Re: The wisdom of the object mentors (Was: Searching OO Associations with RDBMS Persistence Models)

From: <frebe73_at_gmail.com>
Date: 1 Jun 2006 05:40:01 -0700
Message-ID: <1149165601.331313.237840_at_u72g2000cwu.googlegroups.com>


> For a trivial example, consider an application that needs to somehow
> authenticate users (because different users have permission or not for
> different parts of the functonality of the application. The user
> information (name, password, etc) will have to be stored somewhere - a
> relational database might be an excellent place, in particular if this
> application is essentially a stand-alone one.
>
> However, it might be that the application is intented to be integrated
> into an existing infrastructure, that has user information stored in an
> LDAP-accessible database; or for another example, the user information
> might be stored in a Unix-style flat file (a la /etc/passwd).

Yes, authentication data may be stored in older obsolete hierachial databases (LDAP). Using a pluggable solution is a good strategy here, like JAAS if you are using Java. But I have never seen any authentication solution were you actually get username and password from the store. Instead you ask a serverice if your username/password pair is correct or not. In this case, the interface sould not be between the application and the database, but between the application and a pluggable service.
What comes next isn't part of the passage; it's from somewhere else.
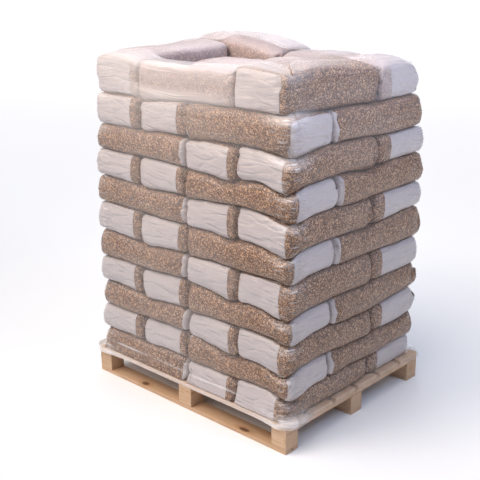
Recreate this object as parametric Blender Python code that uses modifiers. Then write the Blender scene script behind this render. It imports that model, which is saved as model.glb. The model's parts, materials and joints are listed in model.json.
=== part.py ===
"""A pallet of sacks: eleven layers of six filled sacks on a block pallet, wrapped in stretch film.

Metres, +Z up. The origin is on the floor, under the middle of the pallet.
X runs along the pallet's long side and Y across it.
"""

import math

import bmesh
import bpy
from mathutils import Matrix, Vector

# Pallet
PALLET_LENGTH = 1.2
PALLET_WIDTH = 1.0
RUNNER_THICKNESS = 0.018
RUNNER_WIDTH = 0.08
BLOCK_LENGTH = 0.08
BLOCK_HEIGHT = 0.074
CROSS_BOARD_THICKNESS = 0.020
DECK_BOARD_THICKNESS = 0.018
DECK_BOARD_COUNT = 6
DECK_BOARD_GAP = 0.028
BOARD_EDGE_ROUND = 0.0015

# Stack of sacks, layer by layer from the deck up. The lower sacks are pressed flatter.
LAYER_HEIGHTS = (0.110, 0.118, 0.120, 0.130, 0.133, 0.133, 0.127, 0.124, 0.128, 0.137, 0.172)
STACK_LENGTH = 1.196
STACK_WIDTH = 0.958
STACK_CENTRE = (-0.001, -0.006)
TAPER_START = 0.6
TOP_DRAW_IN = 0.030
TOP_SHIFT = (-0.018, -0.003)
CROSSWISE_SHARE = 0.645
SACK_SPACING = 0.006
SACK_ROUNDING = 0.052
SACK_ROUNDING_SHARE = 0.42
SACK_ROUNDING_SEGMENTS = 3
CORE_INSET = 0.060
CORE_SHARE = 0.45

# How much higher than the layer's own height each sack of the top layer stands. One sack, at the
# back left, lies on its neighbours' edges.
TOP_SACK_RISES = (0.014, -0.010, 0.0, -0.016, 0.044, -0.010)

# Stretch film. Its thickness is a stand-in: the real film is a few hundredths of a millimetre.
FILM_THICKNESS = 0.001
FILM_CORNER_RADIUS = 0.038
FILM_CORNER_STEPS = 4
FILM_TOP_FOLD = 0.075
FILM_SKIRT_DROP = 0.016
FILM_SHARP_RADIUS = 0.0008
FILM_RAMP = (0.050, 0.040)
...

There might be other examples there some data by techical reasons need to be stored somewhere else but a SQL database, but that is still not an argument for separating all SQL statements by default.

Actually it would also be possible to write an own ODBC driver catching the SQL statements accesing the "user" table and call the LDAP database instead. (I have done a similar solution while converting stored procedures to Java. The client still thinks it is calling a stored procedure in the database using "execute procedure abc()". But the ODBC realized that this is not a database call and calls the appropiate java method instead.)